1 of 5 people found the following review helpful:
3.0 out of 5 stars
A Fugitive's Last Stand,
By Acute Observer (N. Jersey Shore) - See all my reviews
This review is from: Rogue Justice (Hardcover)
Forty years later this 1982 novel continued the story of "Rogue Male" for the further adventures of Raymond Ingelram. Ingelram returned to Europe with the South American passport and arrived in Berlin to pose as a Nazi sympathizer. Ingelram's attempt to stay in Sweden failed. After he returned to Germany he was arrested, as the Gestapo had learned of his false passport. Luck let him escape from prison, then make his way into occupied Poland to escape to the middle East. There are style differences from his earlier work. This story has more adventures and events, but seems more fictional that way, or, designed for a film script (the cast of contrasting characters). But by this time the market for WW II adventure dramas was gone.This book also describes life in the wild for a lone hunter, living without human comforts.
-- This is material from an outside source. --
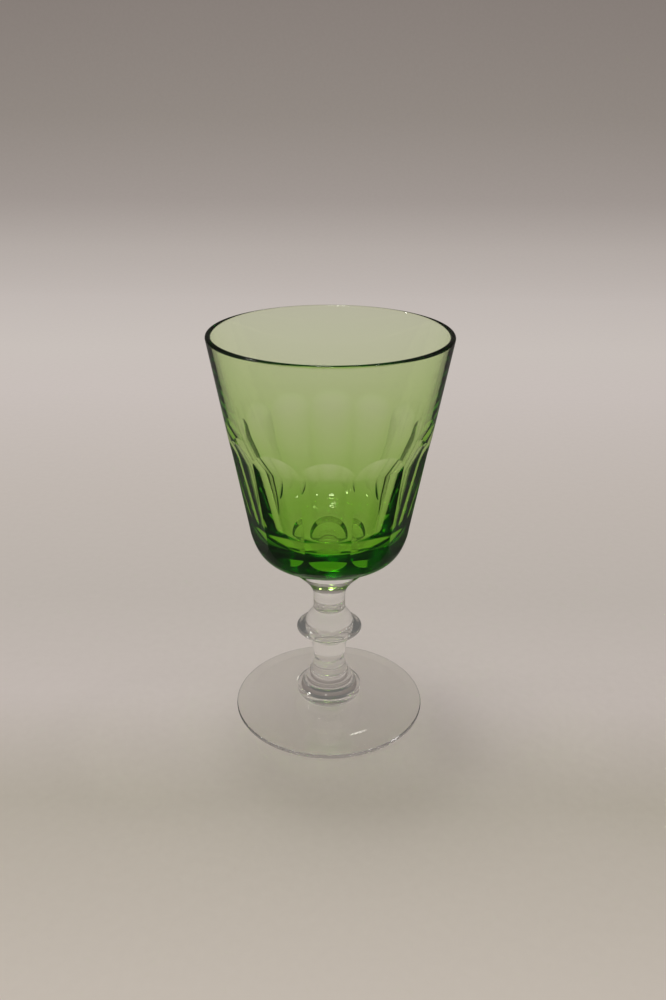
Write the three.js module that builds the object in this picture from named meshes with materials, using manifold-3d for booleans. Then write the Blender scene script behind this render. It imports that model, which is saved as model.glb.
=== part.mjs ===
// A small stemmed wine glass: a green bowl cut with a ring of flat flutes, on a clear stem with one
// ring knop, a stepped button and a thin round foot. Millimetres, +Z up, origin under the foot's centre.
// The glass is put together hot, so every joint is a flat weld, face to face.
import * as THREE from "three";
import { mergeVertices } from "three/addons/utils/BufferGeometryUtils.js";
import Module from "manifold-3d";

// Foot
const FOOT_RADIUS = 31.8;
const FOOT_EDGE_THICKNESS = 1.3;
const FOOT_RISE = 2.7;
const FOOT_SAG = 0.7;
const FOOT_REST_WIDTH = 3.2;
const FOOT_HOLLOW_DEPTH = 1.2;
const FOOT_HOLLOW_FLAT_SHARE = 0.6;

// Button, the stepped knob between the foot and the stem. Its side stands on a round belly, and a
// smaller bell rises inside its shoulder to the hollow of the neck.
const BUTTON_RADIUS = 10.65;
const BUTTON_WELD_RADIUS = 9.8;
const BUTTON_BELLY_HEIGHT = 1.5;
const BUTTON_SIDE_HEIGHT = 1.9;
const BUTTON_SHOULDER_RISE = 0.3;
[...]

Those who have spent weeks in a jungle can best comment on these pages. In the end "Bill Smith" finds the death that he seemed to be seeking in these stories. The moral of this story is the need for the proper tool when ridding a farm of a predatory big cat. The oath of never firing a shot seems to have been invented to write finish to this story. [Unstated is the unhappy childhood of a Englishman whose mother was Austrian, an enemy alien.] There is one fault in this story, where Casimir says the two Slovaks didn't speak a word of Polish. These two West Slavic tongues are similar, they say.